Ci sono due orologi oggi nella politica italiana.
Uno è quello delle istituzioni. Le sue lancette si muovono a ritmo lento e, talvolta, rimangono completamente ferme. Sembra quasi che nei palazzi romani tutto proceda in slow motion. Non a caso il termine “palude” è spesso impiegato per descrivere i processi decisionali a livello centrale in Italia. Una sorta di universo parallelo in cui tutte le buone intenzioni dei singoli esecutivi di portare avanti le loro proposte vengono risucchiate in un buco nero fatto di tempi morti e lungaggini procedurali. Dal quale esce qualcosa, forse, dopo mesi e mesi di attesa, spesso peggiore di come lo si era concepito.
L'altro orologio è quello della piazza. Da sempre e intrinsecamente più volubile e rapido, negli ultimi anni il suo ritmo è diventato addirittura frenetico. Per la precisione da quando il nostro paese è scivolato in una grave recessione economica dalla quale, al netto delle quotidiane professioni di ottimismo del nostro Premier, non siamo ancora usciti. Il deterioramento relativo delle condizioni di vita e delle prospettive future (unito magari a quell'autostima postmoderna di cui ho parlato qui) ha condotto molti cittadini a richiedere urgentemente un cambiamento. In che senso poi è poco chiaro. Basta che arrivino delle soluzioni immediate ai problemi concreti: disoccupazione e sicurezza in primis, mi sentirei di dire.
L'assenza di sincronizzazione tra questi due orologi mi sembra uno dei punti chiave nell'analisi della politica italiana attuale.
Fonte: ilfattoquotidiano.it |
Prendiamo in esame proprio la parabola del Presidente del Consiglio e Segretario del PD, Matteo Renzi. Il suo consenso personale nasce dai tempi in cui era “solo” un Sindaco di Firenze che proponeva la rottamazione dell'allora classe dirigente politica nazionale, ivi compresa quella del suo partito. A questa pars destruens Renzi ha sempre abbinato però anche una pars construens, promettendo ossessivamente l’attuazione di una serie di riforme in grado di invertire la preoccupante deriva del paese. Tanto che alle seconde primarie, quelle di esattamente un anno fa, il suo slogan, era “l'Italia cambia verso”. Il “cambio di verso” però non sarebbe avvenuto in un arco temporale indefinito. Ma subito, immediatamente. Quindi Matteo Renzi è stato sostenuto da numerosi italiani nella sua repentina ascesa politica proprio perché sembrava indossare l'orologio giusto, quello della piazza, con le lancette che vanno veloci. Fondamentalmente l'opinione pubblica gli ha pure perdonato la non proprio limpidissima conquista di Palazzo Chigi a scapito di Enrico Letta proprio in virtù della sua vigorosa intraprendenza, comparata alla calma del suo predecessore.

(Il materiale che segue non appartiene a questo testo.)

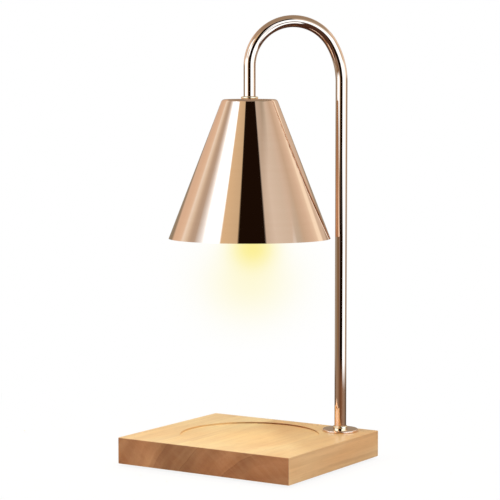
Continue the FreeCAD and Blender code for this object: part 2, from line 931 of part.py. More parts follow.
def head_fastening():
    nipple("head_nipple", head_nipple_low, collar_top + s.nipple_in_tube)
    ring("shade_washer", s.clear_hole_dia, s.shade_washer_dia, bracket_top, shade_ceiling)
    place(hex_nut("head_nut"), z=head_nut_low)


def holder_bracket():
    # a strap folded down on both sides and in under itself
    body = new_body("holder_bracket")
    strap = new_sketch(body, "YZ_Plane")
    thick, outer = s.bracket_thick, s.bracket_span / 2
    inner = outer - thick
    foot_end = outer - s.bracket_foot
    tight = s.bracket_bend - thick
    low, high = holder_top, bracket_top
    draw_outline(strap, [
        (foot_end, low),
        (outer, low, s.bracket_bend),
        (outer, high, s.bracket_bend),
        (-outer, high, s.bracket_bend),
        (-outer, low, s.bracket_bend),
        (-foot_end, low),
        (-foot_end, low + thick),
        (-inner, low + thick, tight),
        (-inner, high - thick, tight),
        (inner, high - thick, tight),
        (inner, low + thick, tight),
        (foot_end, low + thick),
    ])
    pad(body, strap, s.bracket_width, both_ways=True)
    rod_hole = new_sketch(body, "XY_Plane", high)
    draw_circle(rod_hole, s.clear_hole_dia)
    pocket(body, rod_hole, thick)
    screw_holes = new_sketch(body, "XY_Plane", low + thick)
    for y in holder_screw_places():
        draw_circle(screw_holes, s.holder_screw_dia + 2 * s.fit_gap, 0, y)
    pocket(body, screw_holes, thick)


def holder_screw_places():
    return [s.holder_screw_spacing / 2, -s.holder_screw_spacing / 2]


def holder_screws():
    low = holder_low + s.holder_head_sink - s.holder_head_thick
    length = holder_top + s.bracket_thick + s.holder_screw_past - low
    master = screw("holder_screw", s.holder_screw_dia, length, s.holder_head_dia, s.holder_head_thick)
    copies("holder_screws", master, [(0, y, low) for y in holder_screw_places()])


def arc_slot(body, width, low, high):
    # the slot that a pin sweeps as the bulb turns back from rest, with round ends
    slot = new_sketch(body, "XY_Plane", low)
    up, start = Vector(0, 0, 1), math.radians(-s.twist_angle.value)
    pin_radius, half = s.pin_spacing / 2, width / 2
    open_x, open_y = open_end()

    def add_arc(centre_x, centre_y, radius, first, last):
        circle = Part.Circle(Vector(as_size(centre_x).value, as_size(centre_y).value, 0), up, radius.value)
        return slot.addGeometry(Part.ArcOfCircle(circle, first, last))

    outside = add_arc(0, 0, pin_radius + half, start, 0)
    rest_end = add_arc(pin_radius, 0, half, 0, math.pi)
    inside = add_arc(0, 0, pin_radius - half, start, 0)
    open_cap = add_arc(open_x, open_y, half, start + math.pi, start + 2 * math.pi)
    for first, first_end, second, second_end in (
        (outside, 2, rest_end, 1),
        (rest_end, 2, inside, 2),
        (inside, 1, open_cap, 1),
        (open_cap, 2, outside, 1),
    ):
        slot.addConstraint(Sketcher.Constraint("Tangent", first, first_end, second, second_end))
    hold_point(slot, outside, 3, 0, 0)
    hold_point(slot, rest_end, 3, pin_radius, 0)
    hold_point(slot, open_cap, 3, open_x, open_y)
    hold_size(slot, "Radius", rest_end, half)
    hold_size(slot, "Radius", inside, pin_radius - half)
    return pocket(body, slot, high - low, against_normal=False)


def open_end():
    # where a pin's middle stands once the bulb is turned back
    pin_radius = s.pin_spacing / 2
    return pin_radius * cosine(s.twist_angle), -pin_radius * sine(s.twist_angle)


def round_hole(body, diameter, x, y, low, high):
    hole = new_sketch(body, "XY_Plane", low)
    draw_circle(hole, diameter, x, y)
    return pocket(body, hole, high - low, against_normal=False)


def lamp_holder():
    radius, edge = s.holder_dia / 2, s.holder_edge
    body = turned(
        "lamp_holder",
        [
            (0, holder_low),
            (radius - edge, holder_low),
            (radius, holder_low + edge),
            (radius, holder_top - edge),
            (radius - edge, holder_top),
            (0, holder_top),
        ],
    )
    # a keyhole for each pin: the head goes in at the open end and turns in over the shoulder
    shoulder_top = holder_low + s.slot_shoulder
    neck_room = s.pin_dia + 2 * s.slot_gap
    head_hole = s.pin_head_dia + 2 * s.slot_gap
    keyhole = [
        arc_slot(body, neck_room, holder_low, shoulder_top),
        round_hole(body, head_hole, *open_end(), holder_low, shoulder_top),
        arc_slot(body, head_hole + 2 * s.loose_gap, shoulder_top, chamber_roof),
        round_hole(body, s.core_dia + 2 * s.loose_gap, s.pin_spacing / 2, 0, chamber_roof, holder_top),
    ]
    pair = body.newObject("PartDesign::PolarPattern", "keyhole_pair")
    pair.Originals = keyhole
    pair.Axis = (keyhole[-1].Profile[0], ["N_Axis"])
    pair.Angle = 360
    pair.Occurrences = 2
    body.Tip = pair
    doc.recompute()
    head_seat = holder_low + s.holder_head_sink
    for y in holder_screw_places():
        round_hole(body, s.holder_screw_dia + 2 * s.loose_gap, 0, y, head_seat, holder_top)
        round_hole(body, s.holder_head_dia + 2 * s.loose_gap, 0, y, holder_low, head_seat)


def holder_contacts():
    radius = s.contact_dia / 2
    section = [(0, contact_low), (radius, contact_low), (radius, chamber_roof), (0, chamber_roof)]
    master = turned("holder_contact", section, kept=False)
    copies("holder_contacts", master, [(s.pin_spacing / 2, 0, 0), (-s.pin_spacing / 2, 0, 0)])


# ---- the bulb


def bulb_base():
    radius, socket = s.bulb_base_dia / 2, s.reflector_neck_dia / 2 + s.fit_gap
    turned(
        "bulb_base",
        [
            (0, neck_seat),
            (socket, neck_seat),
            (socket, bulb_base_low),
            (radius - s.bulb_base_taper, bulb_base_low),
            (radius, neck_seat),
            (radius, bulb_top - s.bulb_base_edge),
            (radius - s.bulb_base_edge, bulb_top),
            (0, bulb_top),
        ],
    )


def bulb_pins():
    neck, head = s.pin_dia / 2, s.pin_head_dia / 2
    master = turned(
        "bulb_pin",
        [
            (0, bulb_top),
            (neck, bulb_top),
            (neck, pin_head_low),
            (head, pin_head_low),
            (head, pin_head_top - s.pin_head_edge),
            (head - s.pin_head_edge, pin_head_top),
            (0, pin_head_top),
        ],
        kept=False,
    )
    copies("bulb_pins", master, [(s.pin_spacing / 2, 0, 0), (-s.pin_spacing / 2, 0, 0)])


def bulb_reflector():
    rim, neck, hole = s.reflector_dia / 2, s.reflector_neck_dia / 2, s.reflector_hole_dia / 2
    wall = s.reflector_wall
    rim_top = bulb_face + s.reflector_rim
    waist_z = (rim_top + bulb_base_low) / 2
    seat_z = bulb_face + s.lens_recess + s.lens_thick
    turned(
        "bulb_reflector",
        [
            (rim - wall, bulb_face),
            (rim, bulb_face),
            (rim, rim_top, s.reflector_rim_round),
            (rim - wall, rim_top),
            (s.reflector_waist - wall, waist_z, s.reflector_depth),
            (neck, bulb_base_low - wall, s.reflector_neck),
            (neck, neck_seat),
            (hole, neck_seat),
            (hole, bulb_base_low - wall),
            (s.reflector_waist - wall * 2, waist_z, s.reflector_depth),
            (rim - wall - s.lens_seat - s.lens_seat_slope, seat_z + s.lens_seat_slope),
            (rim - wall - s.lens_seat, seat_z),
            (rim - wall, seat_z),
        ],
    )


def bulb_lens():
    radius = s.reflector_dia / 2 - s.reflector_wall - s.fit_gap
    low = bulb_face + s.lens_recess
    high = low + s.lens_thick
    turned("bulb_lens", [(0, low), (radius, low), (radius, high), (0, high)])


def bulb_capsule():
    radius = s.capsule_dia / 2
    low = neck_seat - s.capsule_length
    turned("bulb_capsule", [(0, low), (radius, low, s.capsule_round), (radius, neck_seat), (0, neck_seat)])


def check_document():
    doc.recompute()
    for thing in doc.Objects:
        if "Invalid" in thing.State or "Error" in thing.State:
            raise RuntimeError(f"{thing.Label} is {thing.State}")
    for part in sub_parts:
        if part.Shape.isNull() or not part.Shape.isValid() or not part.Shape.Solids:
            raise RuntimeError(f"{part.Label} has no valid solid")


def write_steps():
    os.makedirs("parts", exist_ok=True)
    for part in sub_parts:
        part.Shape.exportStep(f"parts/{part.Label}.step")


for make in (
    wood_base,
    bottom_cover,
    cover_screws,
    feet,
    cord_grommet,
    terminal_block,
    terminal_fixing,
    terminal_tubes,
    terminal_screws,
    base_cores,
    head_cores,
    lamp_lead,
    pole_tube,
    pole_flange,
    foot_ring,
    foot_fastening,
    top_collar,
    shade,
    head_fastening,
    holder_bracket,
    holder_screws,
    lamp_holder,
    holder_contacts,
    bulb_base,
    bulb_pins,
    bulb_reflector,
    bulb_lens,
    bulb_capsule,
):
    make()

check_document()
write_steps()
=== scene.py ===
import math

import bpy
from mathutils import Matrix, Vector


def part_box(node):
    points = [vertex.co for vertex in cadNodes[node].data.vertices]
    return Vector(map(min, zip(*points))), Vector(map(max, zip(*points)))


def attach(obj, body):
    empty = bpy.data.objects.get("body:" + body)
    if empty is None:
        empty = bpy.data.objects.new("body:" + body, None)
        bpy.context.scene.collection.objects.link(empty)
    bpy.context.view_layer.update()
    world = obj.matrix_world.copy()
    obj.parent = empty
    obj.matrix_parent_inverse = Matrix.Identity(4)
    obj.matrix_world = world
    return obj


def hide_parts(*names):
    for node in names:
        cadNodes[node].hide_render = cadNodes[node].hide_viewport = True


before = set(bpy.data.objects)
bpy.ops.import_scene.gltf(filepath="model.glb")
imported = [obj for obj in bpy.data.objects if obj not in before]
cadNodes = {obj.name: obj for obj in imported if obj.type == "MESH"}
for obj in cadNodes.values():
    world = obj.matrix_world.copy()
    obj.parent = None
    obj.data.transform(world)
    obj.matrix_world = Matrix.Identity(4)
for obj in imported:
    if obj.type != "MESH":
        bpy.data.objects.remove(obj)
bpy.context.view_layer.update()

# ---- camera

cameraSetup = {
    "place": (0.74951, -1.16690, 0.27200), "target": (0.04861, -0.07512, 0.17846),
    "lens": 124.96, "sensor": 36, "far": 60,
}


def addCamera():
    bpy.ops.object.camera_add(location=cameraSetup["place"])
    camera = bpy.context.object
    heading = Vector(cameraSetup["target"]) - camera.location
    camera.rotation_euler = heading.to_track_quat("-Z", "Y").to_euler()
    camera.data.lens = cameraSetup["lens"]
    camera.data.sensor_width = cameraSetup["sensor"]
    camera.data.clip_end = cameraSetup["far"]
    bpy.context.scene.camera = camera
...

In realtà Renzi ha proprio cambiato l'orologio (Leopolda 2013 - Leopolda 2014) |
Una volta al potere Renzi ha mantenuto questo suo atteggiamento, avviando il processo delle riforme. Tuttavia si è appunto dovuto scontrare con la terribile “palude” in cui si sono impantanati i buoni propositi (qui un bilancio). L'agenda dei cento giorni di marzo è così diventata quella dei mille giorni di settembre. In altre parole le lancette del suo orologio hanno rallentato i loro rintocchi, adeguandosi a quelle del palazzo. Nel frattempo le soluzioni non sono arrivate: il quadro economico non è migliorato in maniera significativa, con una crescita che non si intravede e un tasso di disoccupazione che non scende. La diretta conseguenza è stato un brusco calo di popolarità suo e del suo governo, come sottolinea Ilvo Diamanti nel suo atlante politico. Insomma persino Renzi è finito vittima dell'assenza di sincronizzazione suddetta.
Il problema non esiste solamente in Italia. Però probabilmente da noi il divario tra i tempi delle istituzioni e quelli dell'elettorato è più pronunciato. Da una parte, la politica e la burocrazia (e non solo a livello centrale) si muovono con una lentezza esasperante che paralizza il paese. D'altra parte, tuttavia, emerge dal basso una domanda irrealistica di risposte immediate a problemi molto complessi, stile “bacchetta magica”.
Affinché si stabilizzi il terremotato e volatile sistema politico italiano serve una convergenza dei due orologi. Essa può essere raggiunta attraverso la velocizzazione di uno ma anche il rallentamento dell'altro. Purtroppo non ci sono segnali né di una né dell'altra tendenza.